_GIVEN EXERCISE_
Reproduce, exactly and in full, only the lines below from the one containing "function flipLeaf(x, tabs)" through the one containing "obj.matrix_world = world".

_GIVEN MATERIAL_
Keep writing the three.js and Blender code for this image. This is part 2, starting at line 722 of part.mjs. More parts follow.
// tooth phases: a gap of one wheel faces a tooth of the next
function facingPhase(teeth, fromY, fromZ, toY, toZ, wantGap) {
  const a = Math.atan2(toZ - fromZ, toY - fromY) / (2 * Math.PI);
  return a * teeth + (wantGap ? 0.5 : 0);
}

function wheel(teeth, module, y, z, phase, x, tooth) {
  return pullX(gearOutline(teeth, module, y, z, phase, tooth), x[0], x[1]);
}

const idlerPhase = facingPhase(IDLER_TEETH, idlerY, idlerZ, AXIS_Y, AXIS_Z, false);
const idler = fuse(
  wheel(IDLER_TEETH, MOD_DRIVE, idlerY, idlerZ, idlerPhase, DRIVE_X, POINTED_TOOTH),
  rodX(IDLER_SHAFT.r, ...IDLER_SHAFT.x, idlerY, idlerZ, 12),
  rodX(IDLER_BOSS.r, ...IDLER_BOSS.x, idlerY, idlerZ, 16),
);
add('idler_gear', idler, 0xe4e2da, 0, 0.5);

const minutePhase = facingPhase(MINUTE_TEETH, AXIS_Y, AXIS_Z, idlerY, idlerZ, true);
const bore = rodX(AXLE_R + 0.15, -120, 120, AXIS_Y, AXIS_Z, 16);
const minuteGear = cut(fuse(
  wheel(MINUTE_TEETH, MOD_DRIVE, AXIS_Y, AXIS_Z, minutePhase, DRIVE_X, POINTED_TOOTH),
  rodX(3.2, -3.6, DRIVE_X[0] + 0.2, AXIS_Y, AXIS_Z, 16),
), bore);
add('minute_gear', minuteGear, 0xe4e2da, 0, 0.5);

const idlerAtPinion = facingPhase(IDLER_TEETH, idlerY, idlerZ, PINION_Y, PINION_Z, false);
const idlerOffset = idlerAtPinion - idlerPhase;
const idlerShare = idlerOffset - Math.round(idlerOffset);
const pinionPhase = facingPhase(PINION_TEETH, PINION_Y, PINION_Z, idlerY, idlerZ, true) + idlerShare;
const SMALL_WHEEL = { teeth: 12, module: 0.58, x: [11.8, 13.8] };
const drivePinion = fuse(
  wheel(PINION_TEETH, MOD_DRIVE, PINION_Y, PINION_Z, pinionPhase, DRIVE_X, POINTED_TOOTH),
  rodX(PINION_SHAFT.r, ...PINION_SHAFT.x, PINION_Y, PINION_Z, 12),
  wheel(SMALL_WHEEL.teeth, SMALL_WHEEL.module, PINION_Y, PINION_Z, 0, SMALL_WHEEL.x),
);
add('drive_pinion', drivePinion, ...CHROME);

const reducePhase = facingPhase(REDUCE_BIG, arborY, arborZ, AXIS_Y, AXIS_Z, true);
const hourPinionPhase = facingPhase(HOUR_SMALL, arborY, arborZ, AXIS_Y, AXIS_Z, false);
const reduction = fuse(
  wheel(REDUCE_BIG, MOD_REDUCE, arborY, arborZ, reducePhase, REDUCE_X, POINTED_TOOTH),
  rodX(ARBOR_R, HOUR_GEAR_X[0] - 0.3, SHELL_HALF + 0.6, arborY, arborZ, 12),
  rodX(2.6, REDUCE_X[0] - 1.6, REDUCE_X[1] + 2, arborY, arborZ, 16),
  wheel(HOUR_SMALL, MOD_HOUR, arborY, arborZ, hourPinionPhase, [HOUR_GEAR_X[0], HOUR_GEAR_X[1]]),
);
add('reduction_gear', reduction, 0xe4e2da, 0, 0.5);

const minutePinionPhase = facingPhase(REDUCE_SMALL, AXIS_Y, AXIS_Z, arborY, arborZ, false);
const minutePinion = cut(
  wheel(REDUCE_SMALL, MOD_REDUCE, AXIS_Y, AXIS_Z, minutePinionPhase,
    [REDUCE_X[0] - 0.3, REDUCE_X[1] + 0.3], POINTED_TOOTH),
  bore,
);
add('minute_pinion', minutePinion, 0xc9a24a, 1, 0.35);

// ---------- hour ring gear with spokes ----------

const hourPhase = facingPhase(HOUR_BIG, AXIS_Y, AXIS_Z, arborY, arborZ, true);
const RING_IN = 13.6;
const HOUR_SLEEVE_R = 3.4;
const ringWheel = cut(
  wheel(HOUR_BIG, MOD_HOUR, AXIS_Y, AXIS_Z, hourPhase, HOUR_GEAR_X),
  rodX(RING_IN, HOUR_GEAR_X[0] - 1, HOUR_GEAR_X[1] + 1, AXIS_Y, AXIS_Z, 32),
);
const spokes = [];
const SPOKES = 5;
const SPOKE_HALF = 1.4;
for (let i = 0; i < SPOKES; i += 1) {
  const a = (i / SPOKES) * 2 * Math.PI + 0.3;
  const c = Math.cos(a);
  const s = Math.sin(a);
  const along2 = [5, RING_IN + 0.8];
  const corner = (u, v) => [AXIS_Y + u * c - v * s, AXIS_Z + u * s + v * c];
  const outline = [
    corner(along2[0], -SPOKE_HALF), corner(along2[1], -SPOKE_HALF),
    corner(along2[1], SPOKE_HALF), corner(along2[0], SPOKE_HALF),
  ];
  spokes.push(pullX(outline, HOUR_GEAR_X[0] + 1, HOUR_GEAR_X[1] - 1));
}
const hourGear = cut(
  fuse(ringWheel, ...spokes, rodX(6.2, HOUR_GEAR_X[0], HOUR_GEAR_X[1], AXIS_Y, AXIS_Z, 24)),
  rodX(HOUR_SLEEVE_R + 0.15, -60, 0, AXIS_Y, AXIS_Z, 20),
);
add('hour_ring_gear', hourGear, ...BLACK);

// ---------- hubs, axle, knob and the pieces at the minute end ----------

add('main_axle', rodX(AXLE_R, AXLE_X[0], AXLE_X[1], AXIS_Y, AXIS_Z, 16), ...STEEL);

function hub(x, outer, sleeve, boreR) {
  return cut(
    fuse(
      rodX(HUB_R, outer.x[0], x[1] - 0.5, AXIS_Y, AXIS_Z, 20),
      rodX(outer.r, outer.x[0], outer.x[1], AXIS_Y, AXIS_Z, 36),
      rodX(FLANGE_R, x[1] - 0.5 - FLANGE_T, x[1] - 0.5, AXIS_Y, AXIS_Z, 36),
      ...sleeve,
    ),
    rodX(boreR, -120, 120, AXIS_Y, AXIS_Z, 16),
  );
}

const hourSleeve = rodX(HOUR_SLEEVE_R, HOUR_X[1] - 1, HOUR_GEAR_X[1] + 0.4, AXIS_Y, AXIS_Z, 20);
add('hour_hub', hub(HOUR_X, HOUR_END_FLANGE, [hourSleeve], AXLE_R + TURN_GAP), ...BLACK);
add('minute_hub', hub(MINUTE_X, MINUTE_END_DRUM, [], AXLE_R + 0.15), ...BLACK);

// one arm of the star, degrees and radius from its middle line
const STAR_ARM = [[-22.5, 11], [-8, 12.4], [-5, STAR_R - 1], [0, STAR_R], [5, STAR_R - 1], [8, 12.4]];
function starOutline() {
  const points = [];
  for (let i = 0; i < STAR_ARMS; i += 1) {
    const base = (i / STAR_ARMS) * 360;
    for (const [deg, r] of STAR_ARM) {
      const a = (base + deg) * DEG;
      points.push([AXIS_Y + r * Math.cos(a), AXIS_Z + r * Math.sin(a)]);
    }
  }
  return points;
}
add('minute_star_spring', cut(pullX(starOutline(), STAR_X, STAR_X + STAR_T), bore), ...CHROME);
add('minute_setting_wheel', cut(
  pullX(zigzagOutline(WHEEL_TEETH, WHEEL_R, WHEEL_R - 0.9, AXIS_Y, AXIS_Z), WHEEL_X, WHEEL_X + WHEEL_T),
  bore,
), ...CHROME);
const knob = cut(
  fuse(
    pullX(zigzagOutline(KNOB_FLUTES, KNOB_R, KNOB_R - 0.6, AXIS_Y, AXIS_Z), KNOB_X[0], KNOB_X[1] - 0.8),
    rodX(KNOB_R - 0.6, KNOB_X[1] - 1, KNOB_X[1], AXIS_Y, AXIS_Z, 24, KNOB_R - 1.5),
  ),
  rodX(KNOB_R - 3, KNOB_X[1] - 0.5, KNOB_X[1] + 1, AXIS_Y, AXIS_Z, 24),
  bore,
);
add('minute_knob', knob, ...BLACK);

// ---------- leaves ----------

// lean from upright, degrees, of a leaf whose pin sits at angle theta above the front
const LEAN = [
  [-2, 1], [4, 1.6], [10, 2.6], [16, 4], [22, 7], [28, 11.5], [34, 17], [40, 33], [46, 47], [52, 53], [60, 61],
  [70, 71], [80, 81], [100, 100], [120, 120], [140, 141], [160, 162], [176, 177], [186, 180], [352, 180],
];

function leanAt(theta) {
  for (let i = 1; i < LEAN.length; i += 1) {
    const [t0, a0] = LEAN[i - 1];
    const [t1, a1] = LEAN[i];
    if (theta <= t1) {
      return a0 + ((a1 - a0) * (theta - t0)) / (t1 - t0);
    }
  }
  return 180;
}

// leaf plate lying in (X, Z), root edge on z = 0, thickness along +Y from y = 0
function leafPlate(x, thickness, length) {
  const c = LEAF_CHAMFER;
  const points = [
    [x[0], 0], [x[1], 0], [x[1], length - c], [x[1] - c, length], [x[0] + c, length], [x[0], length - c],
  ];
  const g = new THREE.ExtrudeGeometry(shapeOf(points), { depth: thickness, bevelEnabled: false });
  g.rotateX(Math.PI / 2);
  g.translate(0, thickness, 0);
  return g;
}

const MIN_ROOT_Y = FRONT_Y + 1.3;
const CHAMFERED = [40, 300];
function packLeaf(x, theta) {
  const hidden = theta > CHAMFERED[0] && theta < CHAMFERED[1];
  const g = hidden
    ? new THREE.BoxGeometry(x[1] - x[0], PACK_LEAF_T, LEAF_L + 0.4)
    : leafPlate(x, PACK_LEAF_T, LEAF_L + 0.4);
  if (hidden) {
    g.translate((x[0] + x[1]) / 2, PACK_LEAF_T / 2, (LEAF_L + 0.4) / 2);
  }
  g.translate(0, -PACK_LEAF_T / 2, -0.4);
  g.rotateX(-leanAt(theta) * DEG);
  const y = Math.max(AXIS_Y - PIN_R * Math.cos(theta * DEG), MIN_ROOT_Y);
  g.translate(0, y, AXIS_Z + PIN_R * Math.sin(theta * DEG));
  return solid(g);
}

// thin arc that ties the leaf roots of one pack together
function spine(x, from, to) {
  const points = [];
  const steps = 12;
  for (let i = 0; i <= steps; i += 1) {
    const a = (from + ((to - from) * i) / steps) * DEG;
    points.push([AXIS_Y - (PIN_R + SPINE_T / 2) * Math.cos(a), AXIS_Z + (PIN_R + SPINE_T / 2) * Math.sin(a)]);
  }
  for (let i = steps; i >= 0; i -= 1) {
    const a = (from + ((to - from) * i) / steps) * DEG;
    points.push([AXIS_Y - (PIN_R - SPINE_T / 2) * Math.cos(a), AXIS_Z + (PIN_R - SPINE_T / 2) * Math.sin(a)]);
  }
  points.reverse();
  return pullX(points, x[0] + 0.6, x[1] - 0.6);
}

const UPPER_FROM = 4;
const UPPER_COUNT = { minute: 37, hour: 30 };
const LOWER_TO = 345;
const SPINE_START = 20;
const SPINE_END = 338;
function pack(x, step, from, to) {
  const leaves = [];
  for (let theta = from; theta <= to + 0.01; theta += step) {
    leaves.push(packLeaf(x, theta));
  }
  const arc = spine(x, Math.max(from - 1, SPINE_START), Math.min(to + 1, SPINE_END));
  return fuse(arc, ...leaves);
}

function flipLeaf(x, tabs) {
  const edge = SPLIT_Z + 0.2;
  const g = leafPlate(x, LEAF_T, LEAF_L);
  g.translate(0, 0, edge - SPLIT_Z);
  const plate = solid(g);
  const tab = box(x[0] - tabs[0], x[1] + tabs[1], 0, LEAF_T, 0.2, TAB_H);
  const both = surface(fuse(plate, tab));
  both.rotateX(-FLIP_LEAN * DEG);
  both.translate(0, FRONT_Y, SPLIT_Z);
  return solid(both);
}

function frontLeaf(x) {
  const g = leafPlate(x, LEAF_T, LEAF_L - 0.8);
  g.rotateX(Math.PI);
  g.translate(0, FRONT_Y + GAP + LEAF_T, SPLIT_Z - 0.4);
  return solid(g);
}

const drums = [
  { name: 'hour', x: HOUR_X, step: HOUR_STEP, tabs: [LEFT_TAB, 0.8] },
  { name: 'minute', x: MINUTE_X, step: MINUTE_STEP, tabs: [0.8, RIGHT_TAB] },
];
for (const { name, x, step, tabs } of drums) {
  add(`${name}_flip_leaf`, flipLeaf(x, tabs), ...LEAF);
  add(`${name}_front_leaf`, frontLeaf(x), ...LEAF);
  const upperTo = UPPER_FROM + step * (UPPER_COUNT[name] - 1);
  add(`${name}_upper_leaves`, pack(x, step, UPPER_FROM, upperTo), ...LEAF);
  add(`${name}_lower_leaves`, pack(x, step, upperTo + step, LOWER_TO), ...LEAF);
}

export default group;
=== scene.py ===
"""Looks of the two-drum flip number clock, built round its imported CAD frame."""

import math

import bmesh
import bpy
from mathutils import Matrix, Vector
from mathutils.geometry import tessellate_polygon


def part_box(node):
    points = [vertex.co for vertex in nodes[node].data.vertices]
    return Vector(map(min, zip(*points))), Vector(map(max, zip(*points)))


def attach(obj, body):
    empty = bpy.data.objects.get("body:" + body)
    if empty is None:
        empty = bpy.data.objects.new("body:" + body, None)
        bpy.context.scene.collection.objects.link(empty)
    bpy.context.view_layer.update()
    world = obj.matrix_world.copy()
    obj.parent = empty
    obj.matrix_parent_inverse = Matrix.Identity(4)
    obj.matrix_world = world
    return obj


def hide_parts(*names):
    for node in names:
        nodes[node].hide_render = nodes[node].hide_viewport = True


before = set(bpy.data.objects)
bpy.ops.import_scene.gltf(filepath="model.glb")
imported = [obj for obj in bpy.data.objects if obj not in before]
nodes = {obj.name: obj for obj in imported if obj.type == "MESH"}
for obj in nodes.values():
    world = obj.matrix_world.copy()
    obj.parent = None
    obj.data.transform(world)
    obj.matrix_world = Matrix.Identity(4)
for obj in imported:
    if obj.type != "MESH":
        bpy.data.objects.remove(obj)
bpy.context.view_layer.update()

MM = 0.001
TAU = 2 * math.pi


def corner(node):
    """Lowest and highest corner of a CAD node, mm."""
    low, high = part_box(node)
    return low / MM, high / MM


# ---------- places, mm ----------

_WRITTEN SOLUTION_
function flipLeaf(x, tabs) {
  const edge = SPLIT_Z + 0.2;
  const g = leafPlate(x, LEAF_T, LEAF_L);
  g.translate(0, 0, edge - SPLIT_Z);
  const plate = solid(g);
  const tab = box(x[0] - tabs[0], x[1] + tabs[1], 0, LEAF_T, 0.2, TAB_H);
  const both = surface(fuse(plate, tab));
  both.rotateX(-FLIP_LEAN * DEG);
  both.translate(0, FRONT_Y, SPLIT_Z);
  return solid(both);
}

function frontLeaf(x) {
  const g = leafPlate(x, LEAF_T, LEAF_L - 0.8);
  g.rotateX(Math.PI);
  g.translate(0, FRONT_Y + GAP + LEAF_T, SPLIT_Z - 0.4);
  return solid(g);
}

const drums = [
  { name: 'hour', x: HOUR_X, step: HOUR_STEP, tabs: [LEFT_TAB, 0.8] },
  { name: 'minute', x: MINUTE_X, step: MINUTE_STEP, tabs: [0.8, RIGHT_TAB] },
];
for (const { name, x, step, tabs } of drums) {
  add(`${name}_flip_leaf`, flipLeaf(x, tabs), ...LEAF);
  add(`${name}_front_leaf`, frontLeaf(x), ...LEAF);
  const upperTo = UPPER_FROM + step * (UPPER_COUNT[name] - 1);
  add(`${name}_upper_leaves`, pack(x, step, UPPER_FROM, upperTo), ...LEAF);
  add(`${name}_lower_leaves`, pack(x, step, upperTo + step, LOWER_TO), ...LEAF);
}

export default group;
=== scene.py ===
"""Looks of the two-drum flip number clock, built round its imported CAD frame."""

import math

import bmesh
import bpy
from mathutils import Matrix, Vector
from mathutils.geometry import tessellate_polygon


def part_box(node):
    points = [vertex.co for vertex in nodes[node].data.vertices]
    return Vector(map(min, zip(*points))), Vector(map(max, zip(*points)))


def attach(obj, body):
    empty = bpy.data.objects.get("body:" + body)
    if empty is None:
        empty = bpy.data.objects.new("body:" + body, None)
        bpy.context.scene.collection.objects.link(empty)
    bpy.context.view_layer.update()
    world = obj.matrix_world.copy()
    obj.parent = empty
    obj.matrix_parent_inverse = Matrix.Identity(4)
    obj.matrix_world = world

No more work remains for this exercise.